Batismo de Francisco José Borges

        Francisco José Borges foi batizado em 9 de Junho de 1806, na Capela de Santo Amaro, filial da Matriz de N. Sra. da Conceição da Real Vila de Queluz (atual Conselheiro Lafaiete), MG, pelo Padre Gregório João da Cruz. Foram seus padrinhos Domingos da Cunha Lopes e sua mulher Ana Joaquina Diniz.

                                                                                              
                   

         O Registro de Batismo de Francisco José Borges está guardado no Arquivo da Cúria Arquidiocesana de Mariana - Livro de Batismo Período 1794 - 1829 - Livro I 14 - Pág. 236, Conselheiro Lafaiete, como segue:

        "Aos nove de Junho de anno de mil oito Centos, e Seis na Capella de Santo Amaro, filial desta Matris de Nossa Senhora da conceipçam da Real Villa de Quelus o Capellam da mesma Gregorio João da Cruz baptizou e poz os Santos Óleos a Francisco párvolo filho legítimo de Francisco Lourenço Borges e Anna Rosa de Jesus.
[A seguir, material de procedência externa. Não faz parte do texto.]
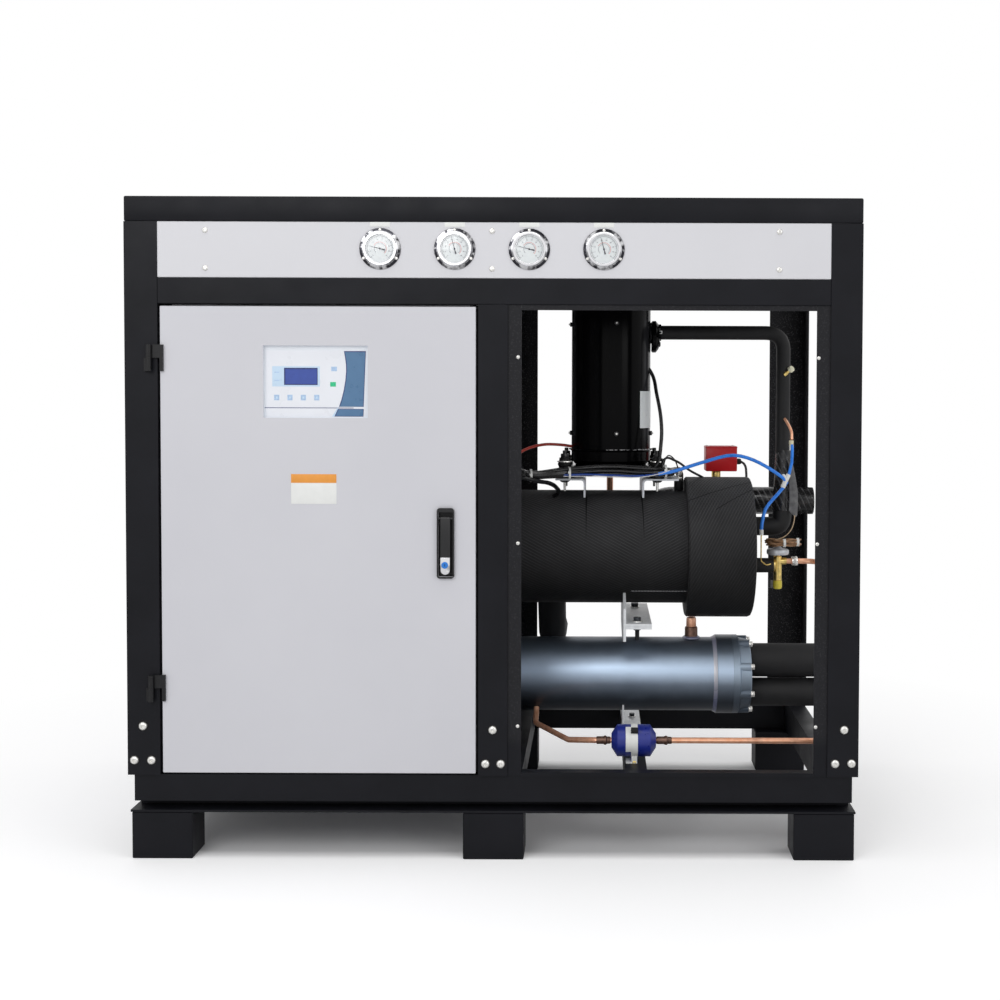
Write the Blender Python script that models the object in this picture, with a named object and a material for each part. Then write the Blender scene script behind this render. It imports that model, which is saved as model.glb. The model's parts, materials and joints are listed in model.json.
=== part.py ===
"""Water-cooled box chiller for a laser: frame, control cabinet and open refrigeration bay.

Metres, +Z up, seen from -Y. The origin is on the floor under the middle of the whole machine.
"""
import math

import bmesh
import bpy
from mathutils import Matrix, Vector

# Whole machine
WIDTH = 1.500
DEPTH = 0.750
HEIGHT = 1.358
FIT = 0.0003
# How far a cutting block reaches past the face that it opens
PAST = 0.010
DOOR_GAP = 0.005
BARREL_RADIUS = 0.0055
BARREL_OUT = 0.009

PROUD = BARREL_OUT + BARREL_RADIUS
LEFT = -WIDTH / 2
RIGHT = WIDTH / 2
FRONT = -DEPTH / 2 + PROUD / 2
BACK = FRONT + DEPTH

# Sheet-metal frame
SHEET = 0.003
FACE = 0.064
HINGE_FACE = 0.067
JAMB = 0.028
STEP_BACK = 0.004
DOOR_RETURN = 0.030
DOOR_JAMB = 0.020
MID_LEFT = -0.031
MID_RIGHT = 0.029
EDGE_ROUND = 0.002
RAIL_DEPTH = 0.029
TOP_WALL = 0.050
LEFT_FACE = LEFT + HINGE_FACE
RIGHT_FACE = RIGHT - FACE

# Heights of the frame
FOOT_TOP = 0.0975
BASE_TOP = 0.1745
SKIRT_BOTTOM = 0.119
SILL_HEIGHT = 0.0068
TOP_RAIL_BOTTOM = HEIGHT - 0.051
MID_RAIL_TOP = TOP_RAIL_BOTTOM - 0.1137
MID_RAIL_BOTTOM = MID_RAIL_TOP - 0.0526
LIP_DROP = 0.011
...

Foram padrinhos Domingos da Cunha Lopes, e sua mulher Anna Joaquinna Dinis todos desta Freguezia.  Para constar fis este assento, que assigno. O Vigrº Fortunato Gomes Carnrº."
         Casou-se com 20 anos de idade na Ermida das Dores de Aplicação dos Olhos d’Água, Queluz (atual Conselheiro Lafaiete, MG), em 16 de outubro de 1826 com GERTRUDES JOAQUINA DA SILVA, filha do Cap. José Ferreira de Sousa e Vicência Joaquina da Silva. Assistiu-os o Padre Gonçalo Ferreira da Fonseca, em cuja Fazenda refugiou-se o Cônego Antonio Marinho, historiador da Revolução Liberal de 1842.
          Foram testemunhas do casamento: Silvério José Pereira e Domingos da Cunha Lopes.

Registro de casamento de Francisco José Borges e Gertrudes Joaquina da Silva.
Fonte: Registros paroquiais de Conselheiro Lafaiete, disponível em 
familysearch.com
                                            Pesquisa: Maria Cristina Borges

       
          O Registro de Casamento de Francisco José Borges e Gertrudes Joaquina da Silva está guardado no Arquivo da Cúria Arquidiocesana de Mariana - Livro de Casamento Período 1824 - 1883 - Livro I 20 - Pág. 150v, Conselheiro Lafaiete, como segue:
      “Aos dezesseis de outubro de mil oitocentos e vinte e seis na Ermida das Dores de Aplicação dos Olhos d’Água com Provisão do Juizo Eclesiástico de São João, feitas as denunciações canônicas com licença minha, o Padre Gonçalo Ferreira da Fonseca assistiu e administrou o Sacramento do Matrimônio e conferiu as bênçãos nupciais na forma do Ritual romano aos contraentes Francisco José Borges, filho legítimo de Francisco Lourenço Borges e Ana Rosa de Jesus, e Dona Gertrudes Joaquina da Silva, filha legítima de do Capitão José Ferreira Souza e Dona Vicência Joaquina da Silva, naturais batizados e moradores nesta freguesia de Queluz, os quais com palavras de presente, mútuo consentimento, et in face Eclesio manifestarão sua vontade em presença das testemunhas Domingos da Cunha Lopes e Silvério José Pereira, assinados no assento feito pelo sobredito Padre, donde extraí a presença que assino."
6. DESCENDÊNCIA
   
       
 De acordo com pesquisas feitas em Mariana, MG e Bom Jesus, RJ, Francisco José Borges e Gertrudes Joaquina da Silva foram pais de, pelo menos:
1. Antonio José Borges, casado com Bárbara Rosa Teixeira;
2.  Maria Joaquina da Silva, casada com Antonio Teixeira de Siqueira;
3. Pedro José Borges, casado com Maria Rosa de Nazareth;
4. Ana Joaquina da Silva, casada com Francisco Theodoro de Oliveira; 
5. Messias Joaquina da Silva, casada com Antonio Rodrigues de Sousa;
6.  Francisco José Borges;
7. Verônica Joaquina da Silva, casada com Gervásio Ferreira de Sousa.
            Quando Francisco José Borges, já viúvo, e novamente casado com Ana Rosa Teixeira, veio para Bom Jesus do Itabapoana, RJ, alguns dos filhos do primeiro casamento vieram acompanhando o pai e aqui se fixaram, formando famílias tradicionais em todo o Vale do Itabapoana, com grande descendência. Alguns deles, como Antonio José Borges e Maria Joaquina da Silva, têm sua genealogia descrita no livro de Zico Camargo.